We once had Workplace Relations laws that were based upon a number of principles which are of course no longer with us. There was an assumption that most companies were; most people worked in very large establishments, that the majority of people in the workforce were men. There was a very rigid command structure; that people tended to take instruction as to how they worked in large groups. All of that, when you think back over the years, all of that as changed. I know from your own experiences that there would be a myriad of different workplaces represented here, some large, some small, some in manufacturing, some in services, a whole variety of different formations.
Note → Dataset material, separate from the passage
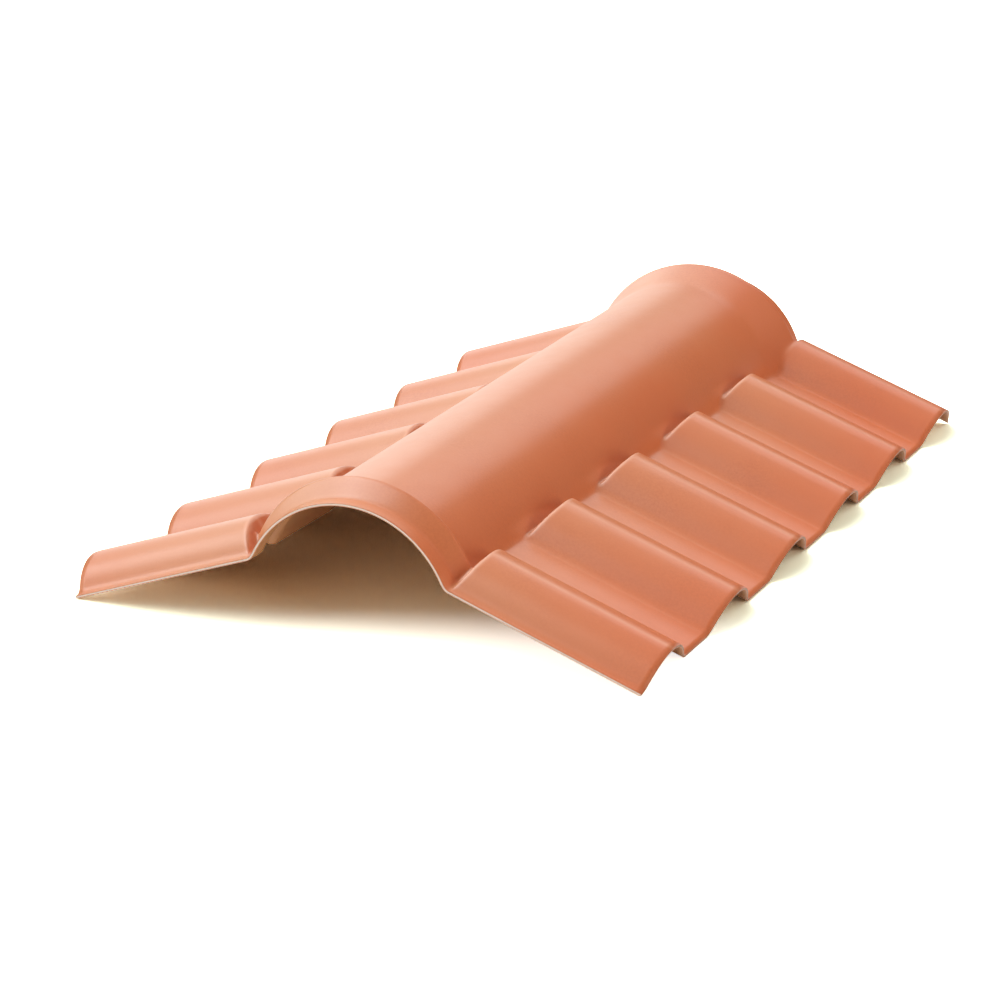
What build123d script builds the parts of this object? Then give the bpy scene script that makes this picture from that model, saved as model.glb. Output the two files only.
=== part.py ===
from build123d import *
import os
from math import atan2, ceil, cos, degrees, radians, sin, sqrt, tan

# Ridge tile for pantiled roofs: a tapered half-round roll between two wings, whose humps run down the
# slope and sit over the humps of the tiles below. The whole tile is one moulded sheet of even thickness.
# X is across the ridge, Y along it from the near end to the far end, Z up. Millimetres and degrees.
os.makedirs("parts", exist_ok=True)

# Sheet and wings
wall = 2.5
length = 900.0
half_width = 272.0
wing_angle = 19.5

# Humps across each wing: heights and radii are square to the wing
hump_pitch = 160.0
hump_height = 27.5
hump_half_width = 57.0
hump_foot_radius = 16.0
first_crest = 48.0

# Upper ends of the humps, which start this far inside the side of the roll: rounded outside, bevelled inside
hump_inset = 5.0
hump_end_lean = 17.5
hump_end_radius = 7.0
hump_end_bevel = 2.8

# Roll between bead and bell: outer radius and height of its centre at the bead, and their growth to the bell
roll_radius = 100.0
roll_centre = 32.0
roll_spread = 7.0
roll_climb = 12.5
root_radius = 10.0

# Lips at the two ends: how much their radius and the height of their centre differ from the roll's there
near_lip_step = 2.0
near_lip_drop = 6.0
far_lip_step = -3.0
far_lip_drop = 8.5

# Bead behind the near lip
bead_position = 33.5
bead_height = 12.0
bead_drop = 1.0
bead_front_angle = 44.0
bead_back_angle = 47.0

# Bell in front of the far lip, which drops over the bead of the next tile with this clearance
bell_position = 844.0
lap_clearance = 7.5
bell_drop = 5.0
bell_front_angle = 13.0
bell_back_angle = 51.0

# Bead and bell are rounded at the crest, and their slopes run down to this far below it inside the roll
crest_radius = 7.0
ring_depth = 30.0

# How far the cavity is drawn past the ends and the eaves, so that it cuts right through them
clearance = 20.0

slope = radians(wing_angle)
ridge_height = half_width * tan(slope)
middle = length / 2
hump_start = roll_radius - hump_inset

near_lip_radius = roll_radius + near_lip_step
near_lip_centre = roll_centre - near_lip_drop
far_lip_radius = roll_radius + roll_spread + far_lip_step
far_lip_centre = roll_centre + roll_climb - far_lip_drop
bead_radius = roll_radius + bead_height
bead_centre = roll_centre - bead_drop
bell_radius = bead_radius + wall + lap_clearance
bell_centre = roll_centre + roll_climb - bell_drop

# A hump's flank turns through this angle from foot to crest, where its foot arc meets its crest arc
arc_sum = (hump_height**2 + hump_half_width**2) / (2 * hump_height)
hump_crest_radius = arc_sum - hump_foot_radius
flank_angle = degrees(atan2(hump_half_width, arc_sum - hump_height))
hump_count = ceil((length - first_crest + hump_half_width) / hump_pitch)


def across(place):
    """The plane across the ridge at the given distance from the near end."""
    return Plane.XZ.offset(middle - place)


def wing_outline(depth, reach):
    """Corners of the section of one wing: ridge, eave, and the eave's foot, sunk below the outer face."""
    skin = wall - depth
    peak = (0, ridge_height + skin / cos(slope))
    run = half_width + skin * sin(slope) + reach
    eave = (run, peak[1] - run * tan(slope))
    foot = (run - (wall + reach) * tan(slope), eave[1] - wall - reach)
    return peak, eave, foot


def lip_form(start, end, radius, centre, depth):
    """A straight stretch at one end of the tile: the wings and a lip that keeps its radius."""
    reach = clearance if depth else 0
    peak, eave, foot = wing_outline(depth, reach)
    roll = radius - depth
    rise = (peak[1] - centre) * cos(slope)
    along = sqrt(roll**2 - rise**2)
    root = (rise * sin(slope) + along * cos(slope), centre + rise * cos(slope) - along * sin(slope))
    with BuildPart() as lip:
        with BuildSketch(across(start)) as section:
            with BuildLine():
                Polyline((0, foot[1]), foot, eave, root)
                ThreePointArc(root, (0, centre + roll), (-root[0], root[1]))
                Polyline((-root[0], root[1]), (-eave[0], eave[1]), (-foot[0], foot[1]), (0, foot[1]))
            make_face()
            fillet(section.vertices().group_by(Axis.Y)[-1], root_radius + depth)
        extrude(amount=start - end)
    return lip.part


def roll_at(place):
    """Outer radius and centre height of the roll at a place between the bead and the bell."""
    share = (place - bead_position) / (bell_position - bead_position)
    return roll_radius + share * roll_spread, roll_centre + share * roll_climb


def body_form(depth):
    """The long stretch from bead to bell: the wings and a roll that widens and climbs towards the bell."""
    peak, eave, foot = wing_outline(depth, clearance if depth else 0)
    start_radius, start_centre = roll_at(bead_position - clearance)
    end_radius, end_centre = roll_at(bell_position + clearance)
    climb = end_centre - start_centre
    run = bell_position - bead_position + 2 * clearance
    axis = Plane(origin=(0, bead_position - clearance - middle, start_centre), x_dir=(1, 0, 0),
                 z_dir=(0, run, climb))
    with BuildPart() as body:
        with Locations(axis):
            Cone(start_radius - depth, end_radius - depth, sqrt(run**2 + climb**2),
                 align=(Align.CENTER, Align.CENTER, Align.MIN))
        split(bisect_by=Plane.XY.offset(foot[1] + wall), keep=Keep.TOP)
        split(bisect_by=across(bead_position), keep=Keep.BOTTOM)
        split(bisect_by=across(bell_position), keep=Keep.TOP)
        with BuildSketch(across(bead_position)):
            Polygon(peak, eave, foot, (-foot[0], foot[1]), (-eave[0], eave[1]), align=None)
        extrude(amount=bead_position - bell_position)
        roots = body.edges(Select.NEW).group_by(SortBy.LENGTH)[-1]
        fillet(roots, root_radius + depth)
    return body.part


def ring_form(position, radius, centre, front_angle, back_angle, depth):
    """A half-round ring with a slope on each side of its crest, which is rounded down to the given radius."""
    half_turn = radians(front_angle + back_angle) / 2
    tilt = radians(back_angle - front_angle) / 2
    peak = radius + crest_radius * (cos(tilt) / cos(half_turn) - 1)
    base = peak - ring_depth
    start = position - ring_depth / tan(radians(front_angle))
    end = position + ring_depth / tan(radians(back_angle))
    level = Plane(origin=(0, -middle, centre), x_dir=(0, 1, 0), z_dir=(0, 0, -1))
    with BuildPart() as ring:
        with BuildSketch(level) as profile:
            Polygon((start, 0), (end, 0), (end, base), (position, peak), (start, base), align=None)
            fillet(profile.vertices().sort_by(Axis.Y)[-1], crest_radius)
            if depth:
                offset(amount=-depth)
        revolve(axis=Axis((0, 0, centre), (0, -1, 0)), revolution_arc=180)
    return ring.part


def hump_form(depth):
    """The humps of the right wing, each a crest arc between two foot arcs, closed by a leaning upper end."""
    skin = wall - depth
    start = hump_start + depth / cos(slope)
    lean = slope + radians(hump_end_lean)
    down_slope = Plane(origin=(0, -middle, ridge_height), x_dir=(0, 1, 0), z_dir=(cos(slope), 0, -sin(slope)))
    end_plane = Plane(origin=(start, 0, ridge_height - start * tan(slope)), x_dir=(0, 1, 0),
                      z_dir=(cos(lean), 0, -sin(lean)))
    with BuildPart() as humps:
        with BuildSketch(down_slope):
            for number in range(hump_count):
                crest = first_crest + number * hump_pitch
                left = crest - hump_half_width
                right = crest + hump_half_width
                with BuildLine():
                    CenterArc((left, wall + hump_foot_radius), hump_foot_radius + depth, 270, flank_angle)
                    CenterArc((crest, wall + hump_height - hump_crest_radius), hump_crest_radius - depth,
                              90 + flank_angle, -2 * flank_angle)
                    CenterArc((right, wall + hump_foot_radius), hump_foot_radius + depth,
                              270 - flank_angle, flank_angle)
                    Polyline((right, skin), (right, -wall), (left, -wall), (left, skin))
                make_face()
        extrude(amount=half_width / cos(slope) + (clearance if depth else 0))
        split(bisect_by=end_plane, keep=Keep.TOP)
        ends = humps.faces().filter_by(lambda face: face.normal_at().dot(end_plane.z_dir) < -0.999)
        rims = ends.edges().filter_by(GeomType.LINE, reverse=True)
        if depth:
            chamfer(rims, hump_end_bevel)
        else:
            fillet(rims, hump_end_radius)
    return humps.part


def tile_form(depth):
    """All that lies under the tile's skin, sunk below the outer face by depth."""
    reach = clearance if depth else 0
    near_lip = lip_form(-reach, bead_position, near_lip_radius, near_lip_centre, depth)
    far_lip = lip_form(bell_position, length + reach, far_lip_radius, far_lip_centre, depth)
    body = body_form(depth)
    bead = ring_form(bead_position, bead_radius, bead_centre, bead_front_angle, bead_back_angle, depth)
    bell = ring_form(bell_position, bell_radius, bell_centre, bell_front_angle, bell_back_angle, depth)
    right_humps = hump_form(depth)
    left_humps = mirror(right_humps, about=Plane.YZ)
    with BuildPart() as form:
        add([near_lip, body, far_lip])
        add([bead, bell])
        add([right_humps, left_humps])
    return form.part


outer_form = tile_form(0)
cavity_form = tile_form(wall)

with BuildPart() as ridge_tile:
    add(outer_form)
    add(cavity_form, mode=Mode.SUBTRACT)
    split(bisect_by=across(0), keep=Keep.BOTTOM)
    split(bisect_by=across(length), keep=Keep.TOP)

ridge_tile.part.label = "ridge_tile"
export_step(ridge_tile.part, "parts/ridge_tile.step")
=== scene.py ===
# %% [markdown]
# # A ridge tile for pantiled roofs, made in Blender
# The object is one moulded sheet: a half-round roll that covers the ridge, a bead and a bell where two
# tiles lap, and two wings whose humps sit over the humps of the roof below.
# The sheet has no loose parts, so the whole lesson is about one surface that follows rules. A rule
# suits Geometry Nodes: a flat grid goes in, and the nodes push it onto the shape.

# %% Load the fixed frame
from math import atan2, cos, degrees, radians, sin, sqrt, tan

import bpy
from mathutils import Matrix, Vector


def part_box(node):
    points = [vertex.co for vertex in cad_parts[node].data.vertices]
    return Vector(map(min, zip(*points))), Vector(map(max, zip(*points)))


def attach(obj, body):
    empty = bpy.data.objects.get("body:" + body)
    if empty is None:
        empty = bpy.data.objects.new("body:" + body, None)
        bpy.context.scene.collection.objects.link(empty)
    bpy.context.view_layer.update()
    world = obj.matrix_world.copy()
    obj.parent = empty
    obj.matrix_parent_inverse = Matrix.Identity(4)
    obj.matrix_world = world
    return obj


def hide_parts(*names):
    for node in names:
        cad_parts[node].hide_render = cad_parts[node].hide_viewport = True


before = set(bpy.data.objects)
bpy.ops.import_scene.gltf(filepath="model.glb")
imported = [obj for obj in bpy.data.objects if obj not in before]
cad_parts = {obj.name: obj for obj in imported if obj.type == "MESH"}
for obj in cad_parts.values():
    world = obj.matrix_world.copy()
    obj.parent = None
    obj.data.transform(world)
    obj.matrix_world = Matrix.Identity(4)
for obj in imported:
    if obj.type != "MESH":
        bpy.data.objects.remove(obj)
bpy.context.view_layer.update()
low_corner, high_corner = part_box("ridge_tile")
print("frame nodes:", sorted(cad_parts), "box:", [round(v, 4) for v in high_corner - low_corner])

# %% [markdown]
# ## Sizes
# Every size is in metres. The length comes from the frame, and the others are those of the moulded
# sheet: a thin wall, wings that slope from the ridge, and humps at the pitch of the roof below.

# %% Sizes of the sheet
MM = 0.001
length = high_corner.y - low_corner.y
wall = 2.5 * MM
half_width = 272 * MM
slope = radians(19.5)
ridge_height = half_width * tan(slope)
eave_run = half_width / cos(slope)

hump_pitch = 160 * MM
hump_height = 27.5 * MM
hump_half_width = 57 * MM
hump_foot_radius = 16 * MM
first_crest = 48 * MM
hump_start = 95 * MM / cos(slope)
hump_end_lean = radians(17.5)
print("length", round(length, 4), "run down each wing", round(eave_run, 4))

# %% [markdown]
# ## The roll, the bead and the bell
# The roll is a half-round that widens and climbs from the near end to the far end, so that the bell of
# one tile can drop over the bead of the next. Each stretch is a circle with its own radius and centre
# height, and each ring is two cones that meet in a rounded crest. Where two shapes meet, a blend says
# how broadly one runs into the other.

# %% Sizes of the roll and its rings
roll_radius, roll_centre = 100 * MM, 32 * MM
roll_spread, roll_climb = 7 * MM, 12.5 * MM
near_lip_radius, near_lip_centre = 102 * MM, 26 * MM
far_lip_radius, far_lip_centre = 104 * MM, 36 * MM
bead = {"place": 33.5 * MM, "radius": 112 * MM, "centre": 31 * MM, "front": 44, "back": 47,
        "round": 5 * MM, "foot": 3 * MM}

bell_centre = 39.5 * MM
room_over_bell = 0.05 * MM
bell = {"place": 844 * MM, "radius": high_corner.z - bell_centre - room_over_bell, "centre": bell_centre,
        "front": 13, "back": 51, "round": 6 * MM, "foot": 3 * MM}

root_blend = 6 * MM
hump_end_blend = 4 * MM
hump_foot_blend = 2.5 * MM
print("crest of the bell", round(bell["radius"] + bell["centre"], 4), "box height", round(high_corner.z, 4))

# %% [markdown]
# ## Writing formulas as nodes
# A node tree is a formula drawn with boxes. It could be wired by hand, but the shape rule below has over
# a hundred steps, so a small class lets Python's own signs add the Math nodes. The rule then
# reads like the sums that a pattern maker would do on paper.

# %% A class that turns sums into Math nodes
class Value:
    """A number at every point of the mesh: an output socket that can be used in sums."""
    tree = None

    def __init__(self, socket):
        self.socket = socket

    def __add__(self, other):
        return math("ADD", self, other)

    def __radd__(self, other):
        return math("ADD", other, self)

    def __sub__(self, other):
        return math("SUBTRACT", self, other)

    def __rsub__(self, other):
        return math("SUBTRACT", other, self)

    def __mul__(self, other):
        return math("MULTIPLY", self, other)

    def __rmul__(self, other):
        return math("MULTIPLY", other, self)

    def __truediv__(self, other):
        return math("DIVIDE", self, other)


def plug(socket, value):
    """Links a Value or a plain socket, or sets a plain number."""
    if isinstance(value, Value):
        Value.tree.links.new(value.socket, socket)
    elif isinstance(value, bpy.types.NodeSocket):
        Value.tree.links.new(value, socket)
    else:
        socket.default_value = value


def math(operation, *terms, clamp=False):
    """Adds a Math node, whose terms are Values, sockets or plain numbers."""
    made = Value.tree.nodes.new("ShaderNodeMath")
    made.operation = operation
    made.use_clamp = clamp
    for socket, term in zip(made.inputs, terms):
        plug(socket, term)
    return Value(made.outputs[0])


def root(value):
    """The square root, with anything below zero taken as zero."""
    return math("SQRT", math("MAXIMUM", value, 0.0))


def distance(across, up):
    return root(across * across + up * up)


def choose(test, when_true, when_false):
    """One of two numbers, by a test that is 1 or 0."""
    return when_false + test * (when_true - when_false)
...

At its core that most important thing that you as employers do is communicate directly with the people who work for you. Unless you do that well you are not going to have a good business and you are not going to have happy employees and all the changes in the law under the sun are not going to amount to very much unless you understand the importance of that communication.

Ladies and gentlemen, Australia has come a very, very long way economically in the last 10 to 20 years. We are a strong country, we have great prosperity, we have low unemployment, we have high real wages, we have high productivity, we have an engaged, committed, innovative workforce. Despite all of that we do face this looming demographic challenge and it is a challenge that we need to respond to in a range of areas and these breakfasts are very much about engaging the workforces and the workplaces of Australia in meeting that challenge.

I conclude by particularly thanking my two ministers, Kevin Andrews and Sharman Stone for their commitment to this very, very important task. Finally and importantly, I thank all of you for coming along this morning. I encourage you to be part of this great national effort to ensure that the prosperity that we have is not only retained but built upon by the engagement of an ever wider number of Australians in workforce participation.